In the records below, begin at the line containing "Write part 2" and end at the line containing "return [polar(middle, radius, start"; quote every line in that span exactly, including both boundary lines, and no others.

### TASK MATERIAL
## begin

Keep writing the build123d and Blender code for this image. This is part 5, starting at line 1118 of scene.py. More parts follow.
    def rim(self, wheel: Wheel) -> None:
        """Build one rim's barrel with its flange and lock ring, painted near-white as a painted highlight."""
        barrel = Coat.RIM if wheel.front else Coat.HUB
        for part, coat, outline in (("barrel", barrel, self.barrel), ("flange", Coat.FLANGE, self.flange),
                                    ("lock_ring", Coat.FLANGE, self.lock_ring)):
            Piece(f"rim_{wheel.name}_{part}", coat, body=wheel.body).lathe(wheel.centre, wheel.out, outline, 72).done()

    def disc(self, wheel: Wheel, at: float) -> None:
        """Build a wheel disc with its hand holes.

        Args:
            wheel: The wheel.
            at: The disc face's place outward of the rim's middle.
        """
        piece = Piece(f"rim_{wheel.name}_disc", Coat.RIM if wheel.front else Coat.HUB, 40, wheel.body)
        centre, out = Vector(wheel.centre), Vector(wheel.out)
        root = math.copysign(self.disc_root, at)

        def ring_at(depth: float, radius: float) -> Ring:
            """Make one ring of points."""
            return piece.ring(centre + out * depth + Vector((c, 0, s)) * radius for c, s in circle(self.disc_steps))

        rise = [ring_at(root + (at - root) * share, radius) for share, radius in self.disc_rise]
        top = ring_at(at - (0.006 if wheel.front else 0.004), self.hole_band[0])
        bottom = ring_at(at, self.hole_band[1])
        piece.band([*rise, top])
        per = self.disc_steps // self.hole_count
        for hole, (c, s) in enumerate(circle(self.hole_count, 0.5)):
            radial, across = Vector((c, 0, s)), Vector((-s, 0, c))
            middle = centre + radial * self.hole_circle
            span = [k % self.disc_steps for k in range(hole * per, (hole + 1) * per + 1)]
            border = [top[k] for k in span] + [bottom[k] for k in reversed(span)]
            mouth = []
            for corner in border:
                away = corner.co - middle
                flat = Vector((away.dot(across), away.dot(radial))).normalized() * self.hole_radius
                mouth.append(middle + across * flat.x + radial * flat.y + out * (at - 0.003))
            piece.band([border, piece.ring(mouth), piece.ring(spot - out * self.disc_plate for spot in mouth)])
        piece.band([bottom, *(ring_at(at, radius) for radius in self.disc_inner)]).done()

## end
## begin

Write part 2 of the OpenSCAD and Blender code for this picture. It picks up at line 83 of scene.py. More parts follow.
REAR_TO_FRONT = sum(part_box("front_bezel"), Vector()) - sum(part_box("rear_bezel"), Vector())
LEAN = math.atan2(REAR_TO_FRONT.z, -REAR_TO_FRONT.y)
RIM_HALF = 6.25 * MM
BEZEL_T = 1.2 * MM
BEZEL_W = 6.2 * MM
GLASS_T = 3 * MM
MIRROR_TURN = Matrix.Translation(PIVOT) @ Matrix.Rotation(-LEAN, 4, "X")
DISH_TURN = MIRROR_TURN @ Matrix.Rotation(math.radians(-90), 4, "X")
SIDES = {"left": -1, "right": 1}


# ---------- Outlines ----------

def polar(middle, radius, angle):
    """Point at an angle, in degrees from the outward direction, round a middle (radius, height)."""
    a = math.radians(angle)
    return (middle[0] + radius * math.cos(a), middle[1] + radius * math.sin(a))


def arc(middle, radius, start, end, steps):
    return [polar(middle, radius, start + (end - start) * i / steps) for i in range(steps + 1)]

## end

### RESPONSE BELOW
Write part 2 of the OpenSCAD and Blender code for this picture. It picks up at line 83 of scene.py. More parts follow.
REAR_TO_FRONT = sum(part_box("front_bezel"), Vector()) - sum(part_box("rear_bezel"), Vector())
LEAN = math.atan2(REAR_TO_FRONT.z, -REAR_TO_FRONT.y)
RIM_HALF = 6.25 * MM
BEZEL_T = 1.2 * MM
BEZEL_W = 6.2 * MM
GLASS_T = 3 * MM
MIRROR_TURN = Matrix.Translation(PIVOT) @ Matrix.Rotation(-LEAN, 4, "X")
DISH_TURN = MIRROR_TURN @ Matrix.Rotation(math.radians(-90), 4, "X")
SIDES = {"left": -1, "right": 1}


# ---------- Outlines ----------

def polar(middle, radius, angle):
    """Point at an angle, in degrees from the outward direction, round a middle (radius, height)."""
    a = math.radians(angle)
    return (middle[0] + radius * math.cos(a), middle[1] + radius * math.sin(a))


def arc(middle, radius, start, end, steps):
    return [polar(middle, radius, start + (end - start) * i / steps) for i in range(steps + 1)]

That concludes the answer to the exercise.